Asmat (Lasha’s mom) assured everyone that I am a very xocha dina (good girl).
After a very short while the close family emerged from the
miniscule church and the women headed over for the supra. It seems that for the
burial itself only men are allowed in the cemetery, so the women are allowed to
tuck in. The same empty building was set up. The feast was strictly segregated,
two tables for women, five for men. A delicious variety of dishes had been
prepared, beans, bread, eggplant, mushrooms, salad, stew, halva, rice, spinach,
pickled vegetables. The wine and chacha flowed freely because the lack of
sunlight in the room with its bare concrete floors and walls froze its sitting
victims. The men came in after a bit and the tamada started his toasts, but as
women we were allowed to largely ignore him and so as we pleased. I chatted and
laughed with the women around me, I’m finally feeling confident enough in my
Georgian and Svan to move about without an English speaker. I looked over and
spotted a cluster of my younger male friends and nodded my greetings. We didn’t
stay long and Asmat and I walked home arm in arm, full to bursting, aware of
the tasks awaiting us at home, comfortable in quiet companionship.

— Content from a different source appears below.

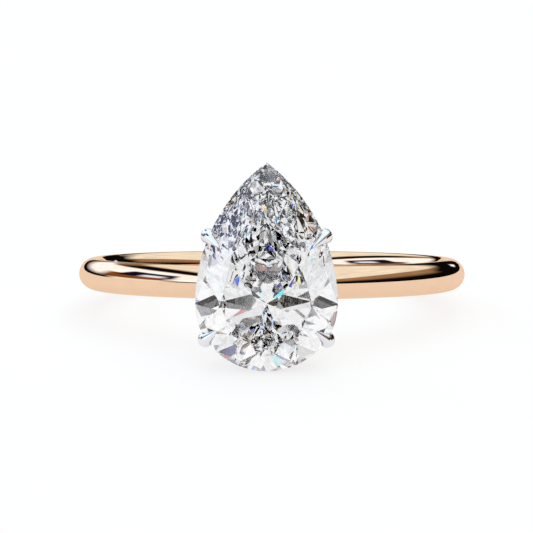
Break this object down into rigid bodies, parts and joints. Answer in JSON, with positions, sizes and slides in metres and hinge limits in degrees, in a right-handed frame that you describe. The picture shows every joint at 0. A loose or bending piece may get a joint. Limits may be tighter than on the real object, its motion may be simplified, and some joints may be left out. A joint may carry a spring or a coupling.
{
  "type": "engagement ring",
  "caption": "Solitaire engagement ring: a plain round-section rose-gold band with a white-metal claw basket that holds a pear-cut stone, point up.",
  "frame": {"origin": "centre of the finger hole, at the middle of the band's width", "axes": "+Z along the finger hole towards the stone's point, the stone faces -Y, +X to the right seen from the stone's front"},
  "size_m": [0.02, 0.0249, 0.0095],
  "materials": {
    "rose_gold": "mirror polished rose gold",
    "white_metal": "mirror polished white gold or platinum",
    "diamond": "clear, polished facets"
  },
  "bodies": {
    "root": {"shank": "rose_gold", "head_peg": "white_metal", "base_collet": "white_metal", "lower_gallery_rail": "white_metal", "upper_gallery_rail": "white_metal", "prong_upper_left": "white_metal", "prong_upper_right": "white_metal", "prong_lower_left": "white_metal", "prong_lower_right": "white_metal", "pear_diamond": "diamond"}
  },
  "joints": []
}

These were
my first two funerals here in Georgia, but I’m glad that I went. I am glad that
I was able to show the respect of my presence to my fellow teachers in their
time of mourning, and I’m glad that I have been accepted to the extent in my
community that I was admired rather than derided for attending, that I was seen
as making the effort of coming rather than encroaching on the neighborhood’s
shared grief. I appreciated the pace and the sense of finality that I found at
the funerals, the final walk to church with everyone who knew you surrounding
you.
It hasn’t been all death the past couple week though. My
kids provide me with endless sources of amusement. One day I left school at the
same time as my fifth grade class and they broke into the omnipresent Georgian
cheer ‘Hannah’s Gau-mar-jos [cheers to Hannah!]’. That this was the same day as
I broke out the scratch and sniff stickers is entirely beside the point. It was
endearing, cute and just the lift I needed before another 2 hours of teaching
that afternoon. Then one day my 1st and 3rd grade classes
were combined (what was a special kind of hell, what with their having
completely different levels of English) and Gio asked me “Hannah, are you a
teacher?”. In Georgian of course, if I get any full sentences out of my 1st
graders this year I will weep with joy. His older brother Kakha proceeded to
chastise him, “Of course she’s a teacher, she teaches us” “But she only plays
games with us” “That’s because she’s fun”. I hated to break in, but it was time
to keep the lesson moving. We had a song to sing. Lastly, Georgia celebrated
Mother’s Day on March 3 and then International Women’s Day (Happy Intl Women’s
Day to all the women in my life!) on March 8. We had Mother’s Day off and the
next day in class Luka, a 5th grader, wished my co-teacher a Happy
Mother’s Day. He then turned to me, “Hannah Mas, do you have a child?” My co
helpfully explained that I am unmarried and that he could wish me a Happy
Women’s Day later that week, while I doubled over in laughter. Because kids are
adorable and pretty much the same everywhere, and I find that a very comforting
fact in this very confusing and ever-changing world.